Use the ultra-powerful features of Lightroom to manage your catalog(s). (Or choose another digital asset manager you might prefer.). This enables you to reorganize, rate, slice and dice your images however much or often as you need without requiring physical re-org of prints. You should be able to lay your hands on any referenced print in 60 seconds. (Be sure to replace it properly!)
C’mon, it’s the 21st. Learn to use dem tools!
Posted by: Kenneth Tanaka | Wednesday, 13 March 2019 at 12:21 AM
I'd suggest also writing something on the print, maybe on the back, indicating the source - file name if it originated digitally. That way when you want to reprint something, you won't have to search for hours finding the file or negative.
Posted by: Bill Tyler | Wednesday, 13 March 2019 at 01:57 AM
Do be sure to write the file ID on the back! Otherwise you (or your heirs) will find themselves with this box of nice, small, prints, and no easy way to find the full-size file they derive from!
Posted by: David Dyer-Bennet | Wednesday, 13 March 2019 at 12:38 PM
I'm reevaluating my print storage after a run-in with rodents, who really like the taste of traditional silver gelatin prints or anything made of paper. ( they enjoy the taste of Speed Graphics too )
If you want to go all out Tutankhamun* for your future Howard Carter, may I suggest something like this https://www.amazon.com/First-Alert-3050F-Hanging-Folder/dp/B000MPPVWK or this https://www.amazon.com/MMF-Industries-Fire-Retardant-Security-221615103/dp/B00006ICA9
Vermin proof , looks important , won't get thrown out with all the other cardboard boxes.

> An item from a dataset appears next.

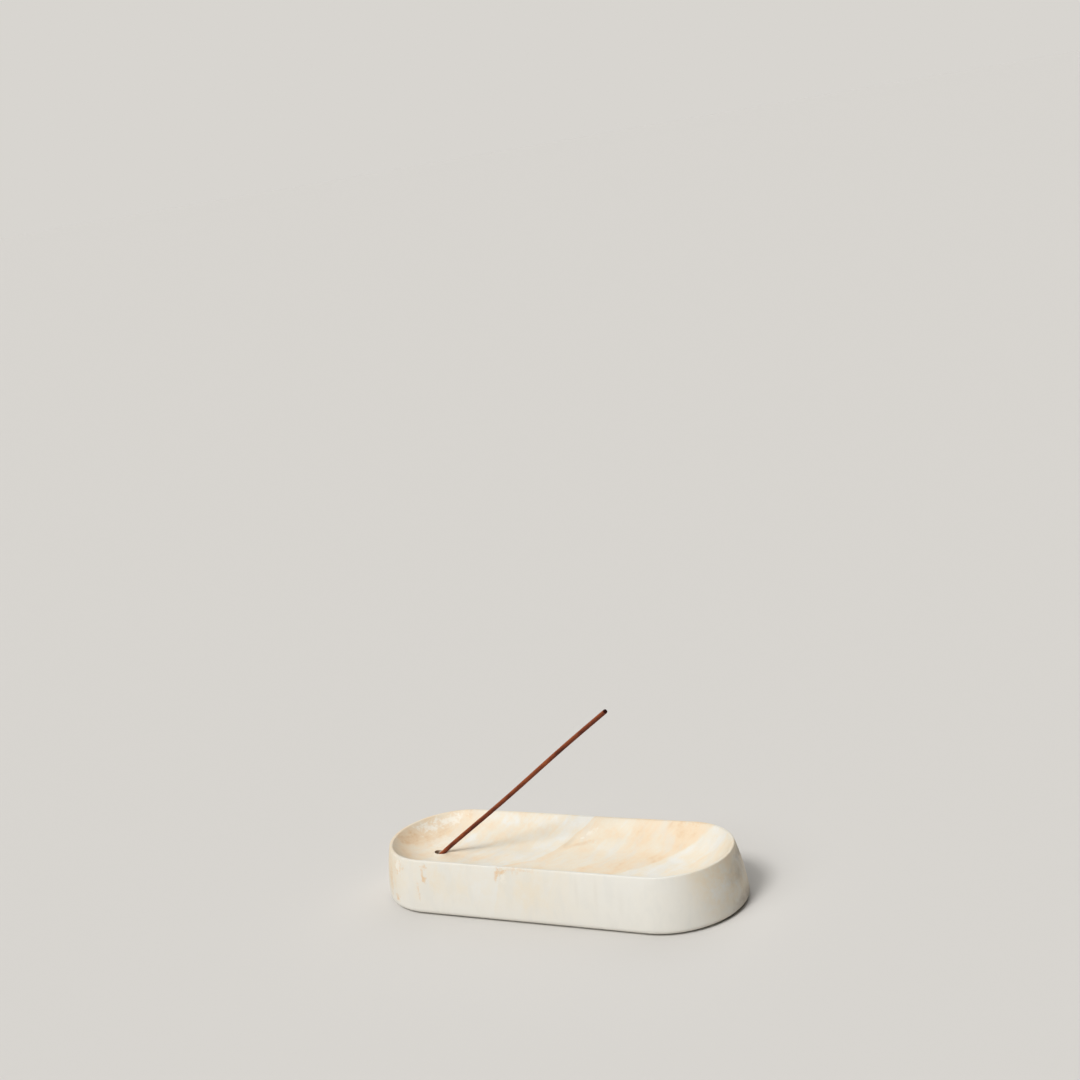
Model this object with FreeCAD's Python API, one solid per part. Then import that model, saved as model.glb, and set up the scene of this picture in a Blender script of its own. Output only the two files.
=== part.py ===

* I'm more that three times as old as King Tut when he died. If that doesn't make you feel old I don't know what will.
Posted by: hugh crawford | Wednesday, 13 March 2019 at 03:56 PM
I also add some thin archival paper between each print so that when I pick up one to look at it or to show it, there is less chance of scratching or snagging the next print down.
Posted by: Andrea B. | Wednesday, 13 March 2019 at 05:24 PM
Perhaps add a USB stick of each of the image files to the box too.